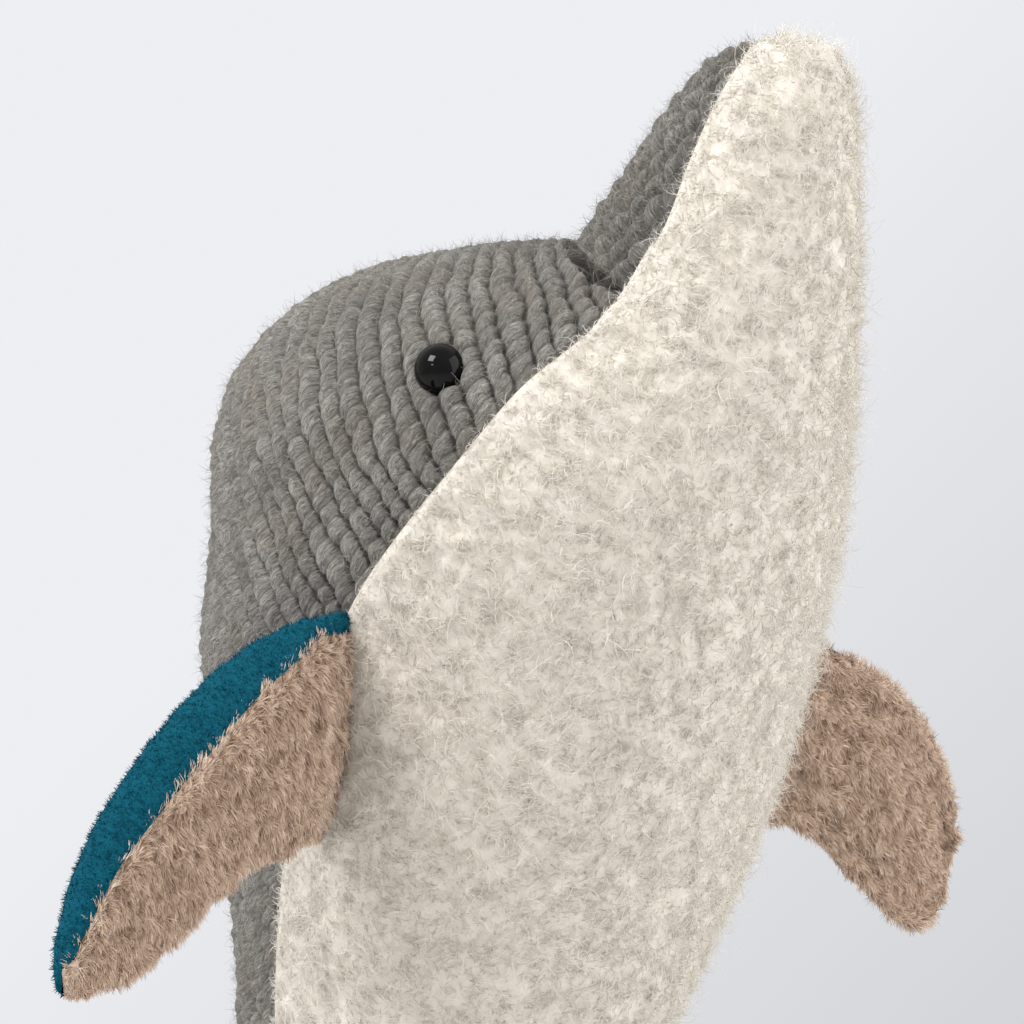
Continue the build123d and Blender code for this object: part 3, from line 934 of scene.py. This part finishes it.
def build_beak():
    """The grey knitted strip along the top of the beak."""
    coarse = half_skin(beak_stations(), False, 15)
    fine = finer(np.concatenate([coarse, np.full((1, 15, 3), beak_tip())]), FINE)
    full = np.concatenate([fine, (fine * MIRROR)[:, -2::-1]], axis=1)
    normals = normals_of(full)
    up = distances(full, 0)
    across = distances(full, 1)
    across = across - across[:, across.shape[1] // 2][:, None]
    rib = across / BEAK_RIB_PITCH + 0.5 + 0.10 * lumps(full, 0.016, 21)
    lobe = up / BEAK_LOBE_PITCH + 0.12 * lumps(full, 0.016, 22)
    height = rib_height(rib, lobe, BEAK_RIB_HEIGHT, BEAK_LOBE_HEIGHT)
    height += 0.0003 * lumps(full, 0.008, 23)
    edge = smooth_step(from_edges(full), 0.0, SEAM_EDGE)
    rise = KNIT_TOP - BEAK_RIB_HEIGHT - BEAK_LOBE_HEIGHT + height - BEAK_INSET
    rise = rise * edge - BEAK_SEAM_DIP * (1 - edge) - BEAK_FOLD * (1 - smooth_step(up, 0.0, BROW_WIDTH))
    rise *= smooth_step(distances_back(full, 0), 0.0, 0.004)
    first, last = flange(full, normals), flange(full[:, ::-1], normals[:, ::-1])
    body = full + normals * rise[..., None]
    final = np.concatenate([first[:, None], body, last[:, None]], axis=1)
    tuck = tucked_row(final, framed(normals, (0, 0), (1, 1)), 0, 3)
    final = np.concatenate([tuck[None], final])
    # painted shade: next to the brow crease the rib value is rounded, so the wool's colour there gets the
    # groove's painted darkening
    rib = np.where(up < BROW_PAINTED_SHADE, np.round(rib), rib)
    values = {"rib": framed(rib, (1, 0), (1, 1)), "lobe": framed(lobe, (1, 0), (1, 1))}
    nodes = [BROW_NODE, "body_stuffing", "tail_stuffing", "weight_bag", "eye_washer_left", "eye_washer_right"]
    make_skin("grey_beak_top", final, 1, SHADED_BEAK_KNIT, nodes, riding("body"), values)
    skins["beak"] = body


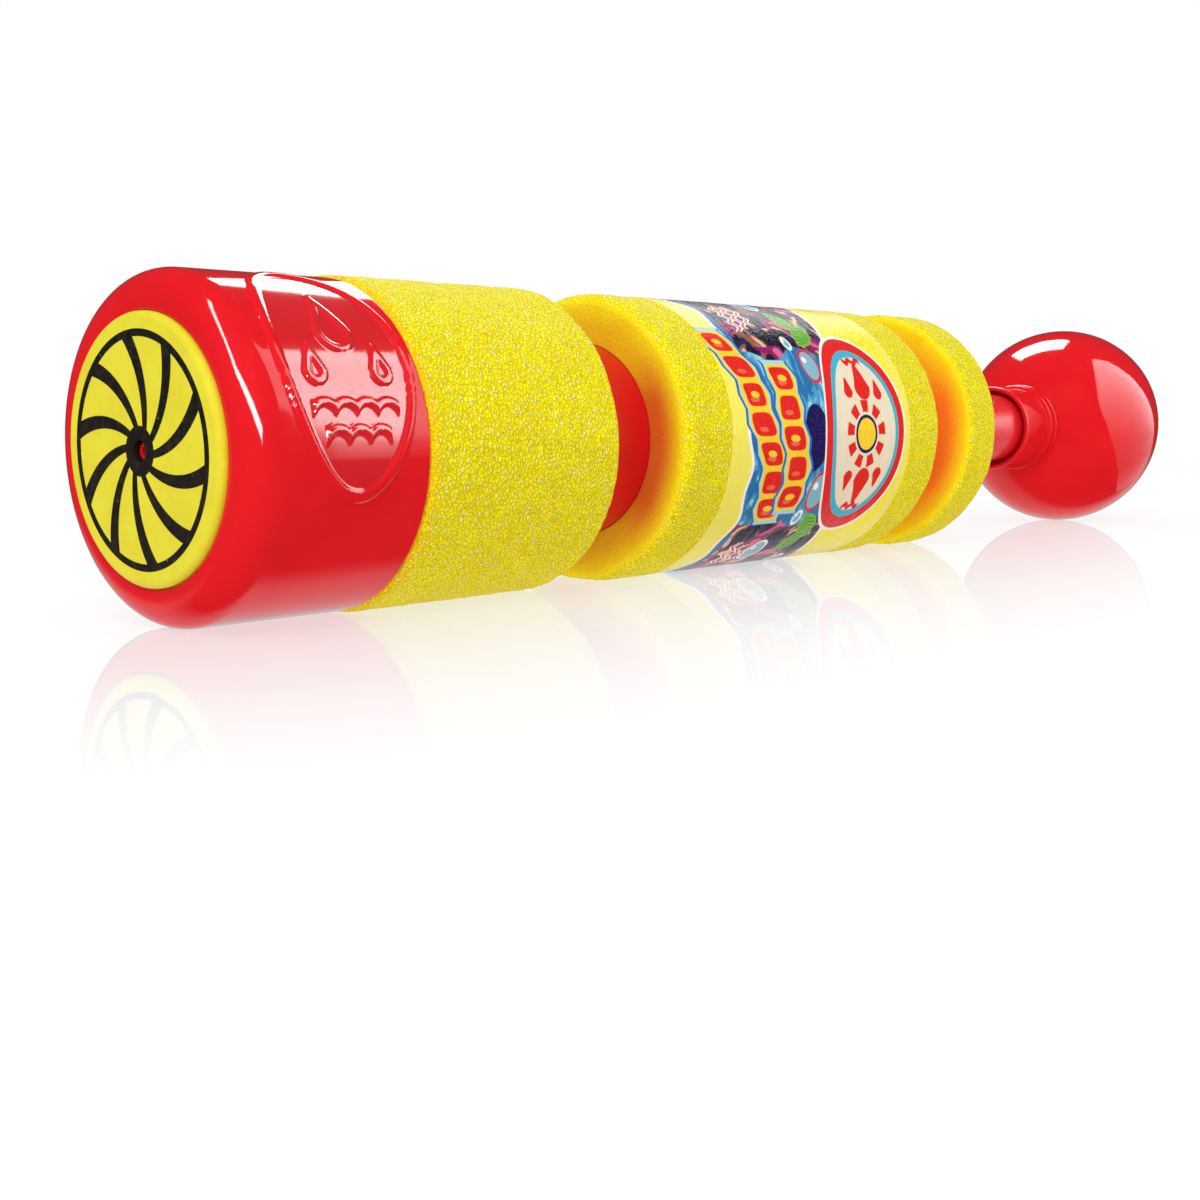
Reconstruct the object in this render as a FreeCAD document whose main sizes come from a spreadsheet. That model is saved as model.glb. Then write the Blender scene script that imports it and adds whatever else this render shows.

▶ Stated problem
Return all of the data word for word.

▶ Answer below
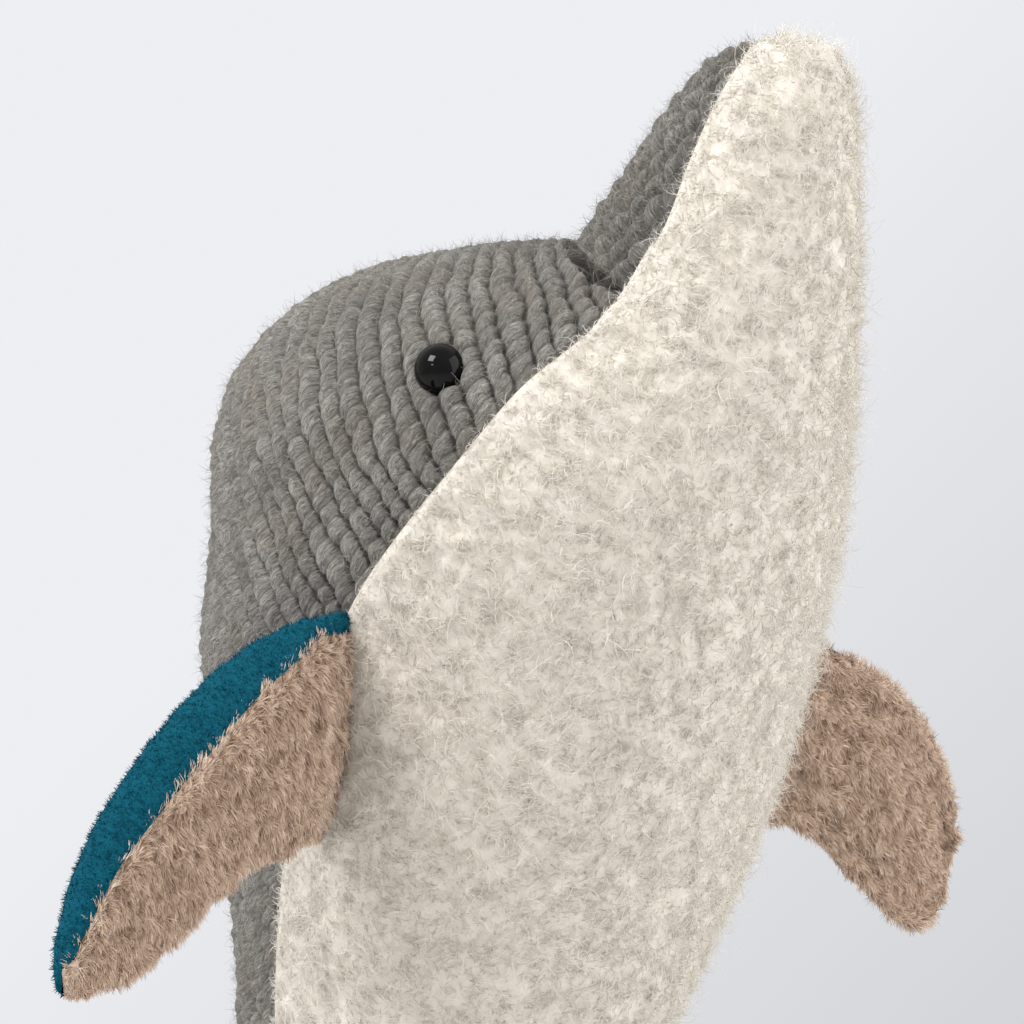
Continue the build123d and Blender code for this object: part 3, from line 934 of scene.py. This part finishes it.
def build_beak():
    """The grey knitted strip along the top of the beak."""
    coarse = half_skin(beak_stations(), False, 15)
    fine = finer(np.concatenate([coarse, np.full((1, 15, 3), beak_tip())]), FINE)
    full = np.concatenate([fine, (fine * MIRROR)[:, -2::-1]], axis=1)
    normals = normals_of(full)
    up = distances(full, 0)
    across = distances(full, 1)
    across = across - across[:, across.shape[1] // 2][:, None]
    rib = across / BEAK_RIB_PITCH + 0.5 + 0.10 * lumps(full, 0.016, 21)
    lobe = up / BEAK_LOBE_PITCH + 0.12 * lumps(full, 0.016, 22)
    height = rib_height(rib, lobe, BEAK_RIB_HEIGHT, BEAK_LOBE_HEIGHT)
    height += 0.0003 * lumps(full, 0.008, 23)
    edge = smooth_step(from_edges(full), 0.0, SEAM_EDGE)
    rise = KNIT_TOP - BEAK_RIB_HEIGHT - BEAK_LOBE_HEIGHT + height - BEAK_INSET
    rise = rise * edge - BEAK_SEAM_DIP * (1 - edge) - BEAK_FOLD * (1 - smooth_step(up, 0.0, BROW_WIDTH))
    rise *= smooth_step(distances_back(full, 0), 0.0, 0.004)
    first, last = flange(full, normals), flange(full[:, ::-1], normals[:, ::-1])
    body = full + normals * rise[..., None]
    final = np.concatenate([first[:, None], body, last[:, None]], axis=1)
    tuck = tucked_row(final, framed(normals, (0, 0), (1, 1)), 0, 3)
    final = np.concatenate([tuck[None], final])
    # painted shade: next to the brow crease the rib value is rounded, so the wool's colour there gets the
    # groove's painted darkening
    rib = np.where(up < BROW_PAINTED_SHADE, np.round(rib), rib)
    values = {"rib": framed(rib, (1, 0), (1, 1)), "lobe": framed(lobe, (1, 0), (1, 1))}
    nodes = [BROW_NODE, "body_stuffing", "tail_stuffing", "weight_bag", "eye_washer_left", "eye_washer_right"]
    make_skin("grey_beak_top", final, 1, SHADED_BEAK_KNIT, nodes, riding("body"), values)
    skins["beak"] = body


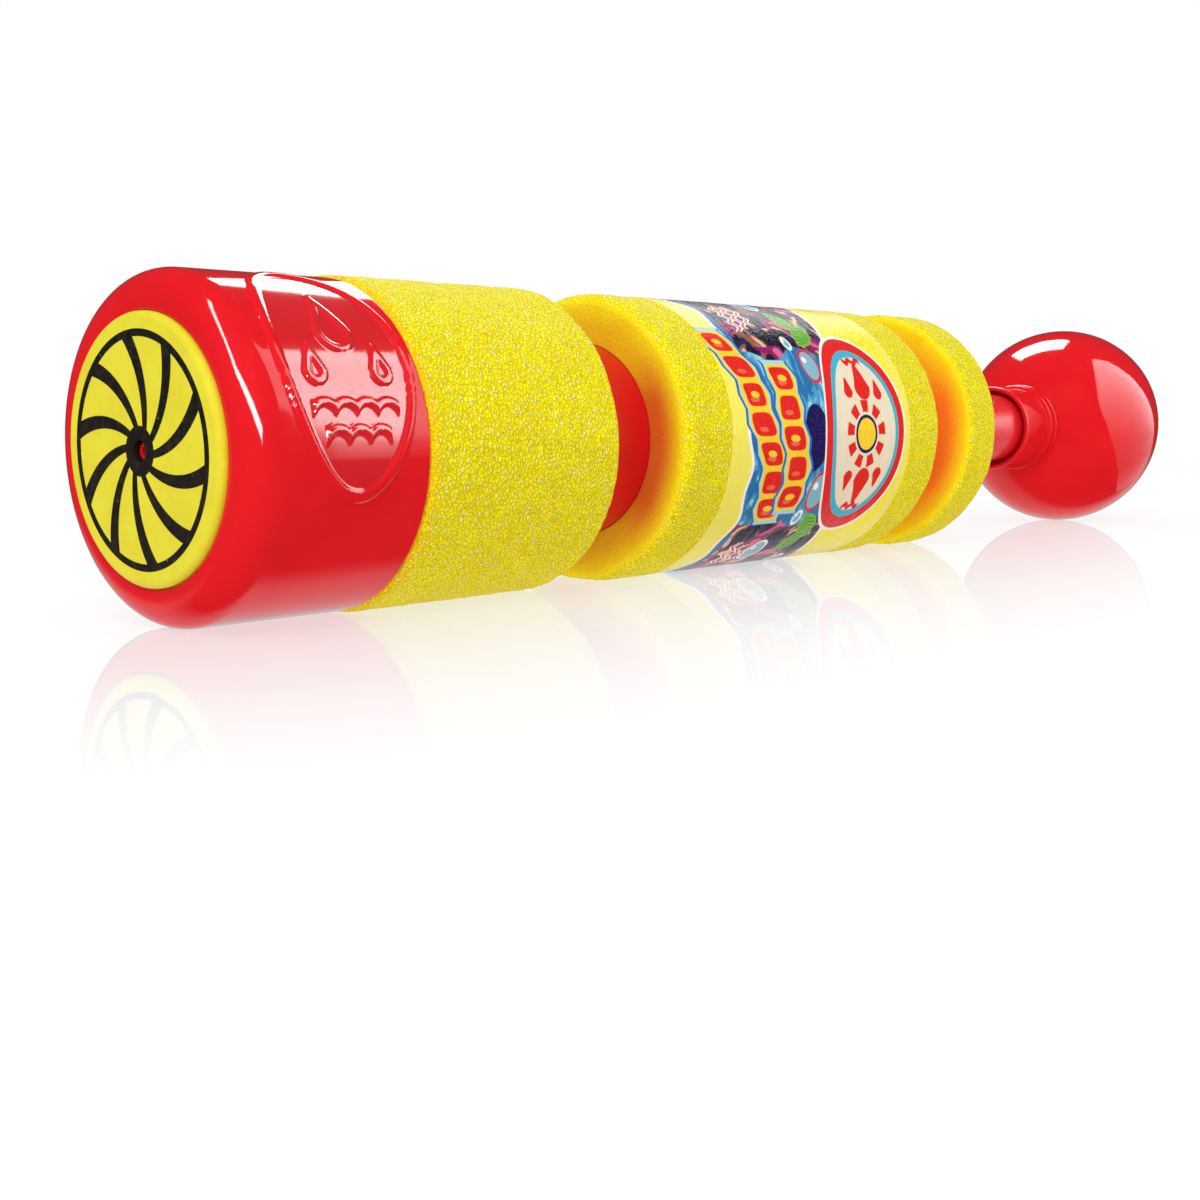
Reconstruct the object in this render as a FreeCAD document whose main sizes come from a spreadsheet. That model is saved as model.glb. Then write the Blender scene script that imports it and adds whatever else this render shows.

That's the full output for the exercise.